What the Charts Tell Us About Real Estate Prices

What goes up, must come down. That’s what my dad always told me about investing. It’s also what most conservative-approach investing books claim.

The oldest and toughest game in the investment forecast business is picking the tops and bottoms of markets, including stocks, precious metals, and real estate. Investment trends tend to go higher than most analysts expect because liquidity during the speculative and final stages of a bull market are a strong force to deal with. Calling the end of a market bottom is equally as difficult, as bear markets often persist until investors have all but given up on an investment.

No other form of investment, aside from stocks, has received more attention than real estate over the past five years. That’s because of the fear that a prolonged bear market in real estate would have a major negative effect on the U.S. economy.

Under the stewardship of Alan Greenspan, interest rates fell to a modern historic low in 2004. And that made investment real estate and home ownership boom. In 2005, home and investment real estate buying in the U.S. reached a frantic pace. You can call 2005 the final speculative boom year in U.S. real estate.

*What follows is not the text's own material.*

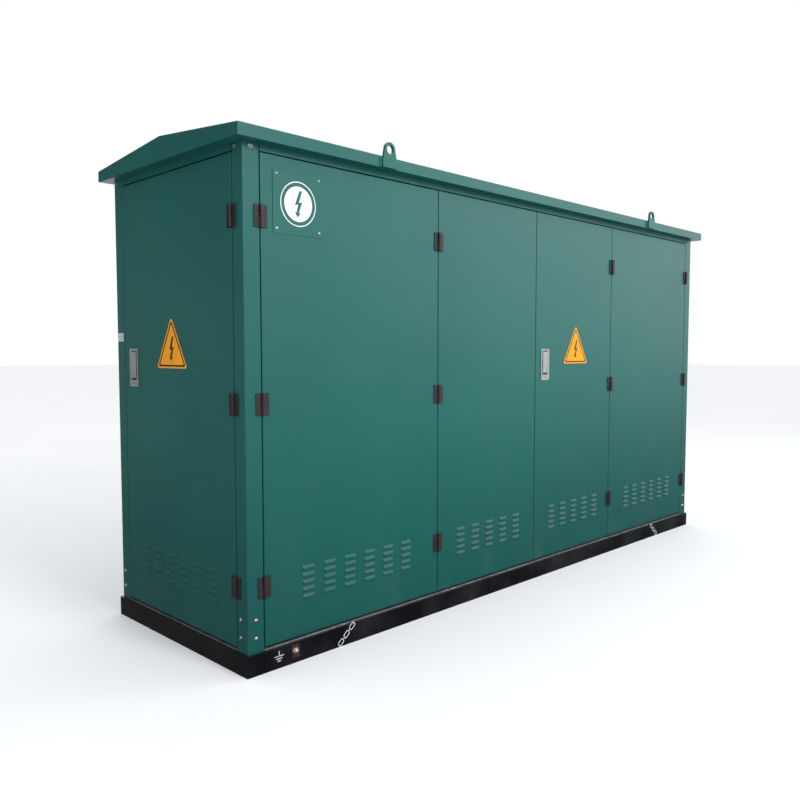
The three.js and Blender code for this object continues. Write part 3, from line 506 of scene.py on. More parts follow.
def pan_mesh(width, height, columns, window=None):
    """The outer surface of a folded pan with pressed louvres and an optional lock window, given as
    (x0, x1, z0, z1). A pan with a lock has a slot for the lock bar in its top flange."""
    bm = bmesh.new()
    found = {}

    def vert(x, z, y=0.0):
        key = (round(x, 6), round(z, 6), round(y, 7))
        if key not in found:
            found[key] = bm.verts.new((x, y, z))
        return found[key]

    r = FOLD_RADIUS
    hoods = []
    for c in range(columns):
        x = (c - (columns - 1) / 2) * LOUVRE_PITCH_X
        for row in range(LOUVRE_ROWS):
            top = LOUVRE_TOP - row * LOUVRE_PITCH_Z
            hoods.append((x - LOUVRE_WIDTH / 2, x + LOUVRE_WIDTH / 2, top - LOUVRE_DROP, top))
    holes = hoods + ([window] if window else [])
    bar = (window[0] + window[1]) / 2 if window else 0.0
    slot = [bar - BAR_SLOT, bar + BAR_SLOT] if window else []
    xs = grid_lines(-width / 2 + r, width / 2 - r, [v for h in holes for v in h[:2]] + slot)
    zs = grid_lines(r, height - r, [v for h in holes for v in h[2:]])
    hood_cells = {(round(h[0], 6), round(h[2], 6)) for h in hoods}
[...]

What analysts are asking now: Is the bear market and the worst of times now over for real estate? Most market watchers, including former Fed head Greenspan, claim the worst is over for the real estate market. My personal opinion, as a former real estate man, is that we still have yet to see the bottom in the U.S. real estate market.

Emotions and opinions aside, what do the investment charts tell us? What does the technical picture look like and what does it tell us about the future?

To answer this question, we turn to the Dow Jones U.S. Home Construction. From a level of 300 in 2003, this index climbed to 1,100 in mid 2005 (corresponding with the peak in U.S. real estate prices). By mid-2006, this index was down just below 600. Today, the Dow Jones U.S. Home Construction sits at 733 — down 34% from its peak.

In strict technical terms, after reaching its peak and heading lower, the index created what’s known as a huge “right shoulder.” Strict interpretation would suggest the index is in the process of building a second right shoulder.

What does this mean in layman’s language? If we use the Dow Jones U.S. Home Construction as an indicator of the real estate market, the housing market will stabilize over the next several months before moving lower again. We are experiencing a classic “rebound” in confidence in the U.S. real estate market — such bounces are often followed by more negative market action.

The correction in the U.S. housing market — and its potential negative effect on the U.S. economy — is far from over.